Managing a large-scale heterogeneous cluster like Summit is certainly a challenge, requiring close collaboration between system administrators and application support specialists.
On Summit the system administrators manage Intel Haswell CPU’s, Nvidia K80 GPU’s, Intel KnL-F MIC’s, HiMem compute nodes, an OmniPath interconnect network, an Ethernet management network, DDN scratch storage and gateway servers. Each component has its own set of drivers, software libraries, and protocols making up a complex management environment. And of course the data center’s HVAC and electrical power must be monitored and controlled for efficient reliable operations. Technically competent sysadmin support is crucial for Summit.

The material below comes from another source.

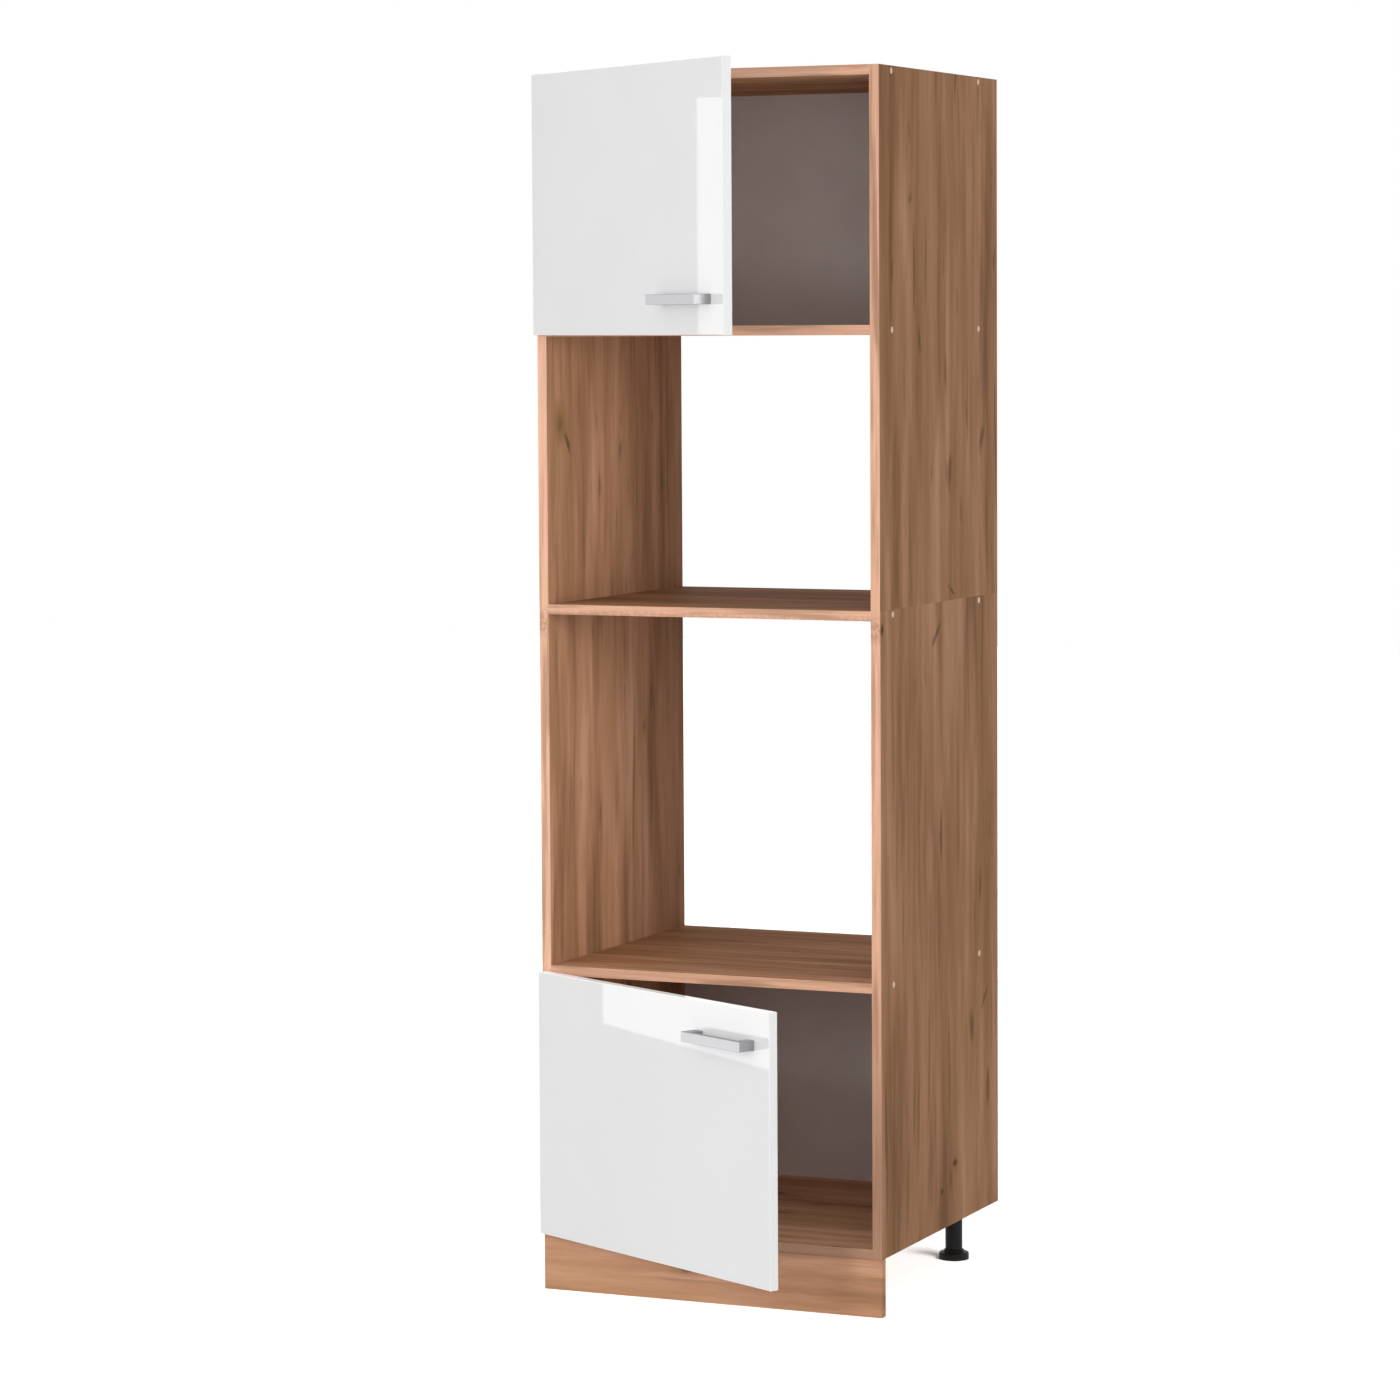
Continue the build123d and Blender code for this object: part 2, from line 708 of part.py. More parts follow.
    closed_angle = degrees(atan2(closed_c[1] - pin_a[1], closed_c[0] - pin_a[0]))
    outer_length = hypot(closed_c[0] - pin_a[0], closed_c[1] - pin_a[1])
    with BuildPart() as outer_links:
        for z in hinge_heights(span):
            for low in (z + outer_link_near, z - outer_link_far):
                link_plane = upright((pin_a[0], pin_a[1], low), outer_turn - closed_angle)
                with BuildSketch(link_plane):
                    with Locations((outer_length / 2, 0)):
                        SlotCenterToCenter(outer_length, 2 * link_half_width)
                    with Locations((0, 0), (outer_length, 0)):
                        Circle(link_radius)
                        Circle(pin_radius + pin_clearance, mode=Mode.SUBTRACT)
                extrude(amount=outer_link_far - outer_link_near)
    finish(outer_links, f"{level}_hinge_outer_links")

    pin_d = on_door(closed_d)
    inner_angle = degrees(atan2(pin_b[1] - closed_d[1], pin_b[0] - closed_d[0]))
    inner_length = hypot(pin_b[0] - closed_d[0], pin_b[1] - closed_d[1])
    eye = slot_half_width + slot_wall
    with BuildPart() as inner_links:
        for z in hinge_heights(span):
            link_plane = upright((pin_d[0], pin_d[1], z - inner_link_half), inner_turn - inner_angle)
            with BuildSketch(link_plane):
                with Locations((inner_length / 2, 0)):
                    SlotCenterToCenter(inner_length, 2 * link_half_width)
                Circle(link_radius)
                Circle(pin_radius + pin_clearance, mode=Mode.SUBTRACT)
                with Locations((inner_length, 0)):
                    SlotCenterToCenter(2 * slot_reach, 2 * eye)
                    SlotCenterToCenter(2 * slot_reach, 2 * slot_half_width, mode=Mode.SUBTRACT)
            extrude(amount=2 * inner_link_half)
    finish(inner_links, f"{level}_hinge_inner_links")

    wall_face = -inner_half
    arm_front, arm_back = pin_a[1] - arm_nose_front, front + arm_reach_back
    nose_left, nose_right = pin_a[0] - arm_nose_left, pin_a[0] + arm_nose_right
    rise = wall_face + hinge_plate + hinge_block_rise
    web_face, wall_base = rise + arm_web, wall_face + hinge_plate + arm_web
    web_points = [(nose_right, front + arm_bend_front), (web_face, front + arm_bend_back),
                  (web_face, arm_back)]
    base_points = [(wall_base, arm_back), (wall_base, front + arm_bend_back - arm_bend_front),
                   (nose_left, pin_b[1] + arm_nose_front), (nose_left, arm_front),
                   (nose_right, arm_front)]
    wall_reach = arm_wall_near + arm_wall
    screw_y = front + arm_screw_from_front
    with BuildPart() as arms:
        for z in hinge_heights(span):
            for low in (z + arm_wall_near, z - wall_reach):
                with BuildSketch(Plane.XY.offset(low)):
                    with BuildLine():
                        Polyline(*web_points, *base_points, close=True)
                    make_face()
                    with Locations(pin_a, pin_b):
                        Circle(pin_radius + pin_clearance, mode=Mode.SUBTRACT)
                extrude(amount=arm_wall)
            with BuildSketch(Plane.XY.offset(z - wall_reach)):
                with BuildLine():
                    inner_web = [(x - arm_web, y) for x, y in web_points]
                    Polyline(*web_points, *reversed(inner_web), close=True)
                make_face()
            extrude(amount=2 * wall_reach)
            drill((web_face, screw_y, z), left, arm_screw_radius, arm_web)
    finish(arms, f"{level}_hinge_arms")

    with BuildPart() as arm_pins:
        for z in hinge_heights(span):
            for pin in (pin_a, pin_b):
                rod((*pin, z - wall_reach), up, pin_radius, 2 * wall_reach)
    finish(arm_pins, f"{level}_hinge_arm_pins")

    with BuildPart() as arm_screws:
        for z in hinge_heights(span):
            rod((web_face, screw_y, z), left, arm_screw_radius, arm_web + hinge_block_rise)
            rod((web_face, screw_y, z), right, arm_screw_head_radius, arm_screw_head)
    finish(arm_screws, f"{level}_hinge_arm_screws")

    plate_y = front + hinge_plate_from_front
    with BuildPart() as plates:
        for z in hinge_heights(span):
            half = hinge_plate_height / 2
            block((wall_face, plate_y - hinge_plate_width / 2, z - half),
                  (wall_face + hinge_plate, plate_y + hinge_plate_width / 2, z + half))
            block((wall_face, plate_y - hinge_plate_width / 2, z - hinge_block_half),
                  (rise, arm_back - hinge_block_from_arm_end, z + hinge_block_half))
            drill((rise, screw_y, z), left, arm_screw_radius, hinge_block_rise)
        for z in plate_screw_heights(span):
            drill((wall_face, plate_y, z), right, small_screw_radius, hinge_plate)
    finish(plates, f"{level}_hinge_plates")

    with BuildPart() as plate_fixings:
        for z in plate_screw_heights(span):
            small_screw((wall_face + hinge_plate, plate_y, z), left)
    finish(plate_fixings, f"{level}_hinge_plate_screws")


make_door("upper", upper_door_span, upper_opening, upper_door_span[0] + handle_from_door_edge)
make_door("lower", lower_door_span, lower_opening, lower_door_span[1] - handle_from_door_edge)
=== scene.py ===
"""Studio picture of a tall kitchen housing unit with an oven niche and a microwave niche."""
from math import cos, radians, sin

import bmesh
import bpy
from mathutils import Matrix, Vector


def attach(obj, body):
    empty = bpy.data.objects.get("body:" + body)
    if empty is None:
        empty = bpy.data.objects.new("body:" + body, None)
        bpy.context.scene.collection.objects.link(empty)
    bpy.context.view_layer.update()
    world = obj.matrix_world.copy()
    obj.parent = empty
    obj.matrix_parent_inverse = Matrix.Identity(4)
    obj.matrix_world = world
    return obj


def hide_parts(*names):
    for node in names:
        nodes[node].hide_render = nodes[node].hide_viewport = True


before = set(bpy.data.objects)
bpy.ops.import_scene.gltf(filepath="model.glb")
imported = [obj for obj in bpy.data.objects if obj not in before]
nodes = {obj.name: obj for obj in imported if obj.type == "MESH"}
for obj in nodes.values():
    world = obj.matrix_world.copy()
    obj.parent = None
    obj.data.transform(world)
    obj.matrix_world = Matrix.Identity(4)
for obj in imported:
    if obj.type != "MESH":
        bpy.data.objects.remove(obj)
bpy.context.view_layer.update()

# How far each door stands open, in degrees
DOOR_OPENINGS = {"upper": 35.2, "lower": 27.5}
# Half the width between the sides, in metres as all sizes here
INNER_HALF = 0.284
# The front strips have a knot near the seam, and turn browner between these heights, a painted shade
# that darkens them towards the floor
SEAM_KNOT_HEIGHT = 1.106
PAINTED_SHADE_TO, PAINTED_SHADE_FROM = 0.14, 0.62
# The legs stand this far to the left and right, in these rows, under the sockets' plates
LEG_SIDEWAYS, LEG_ROWS = 0.24, (-0.21, 0.215)
SOCKET_PLATE_UNDERSIDE = 0.0912
# Plate screws below this height hold the ties of the seam, those above the wall brackets
SEAM_SCREWS_BELOW = 1.5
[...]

Software application support is especially challenging mainly due to the heterogenous nature of the compute environment. General purpose computing is provided by Haswell CPU infrastructure. A large fraction of extant code is designed for execution exclusively on CPU cores. However, in the past five years or so, GPU-accelerated and MIC-based algorithms have come on the scene in a big way. Application support staff must be knowledgeable about GPU and MIC hardware architectures, programming styles, software debugging and performance analysis tools, and have troubleshooting skills for both platforms. GPU and MIC architectures are completely different from one another (eg. fine-grained vs coarse-grained parallelism), have their own programming methods, their own set of debugging and performance analysis tools and for the most part a different code base that runs on each platform. Software application support is more crucial than ever in this heterogeneous environment.
We’ll update this blogpost periodically as Summit evolves over the next few years.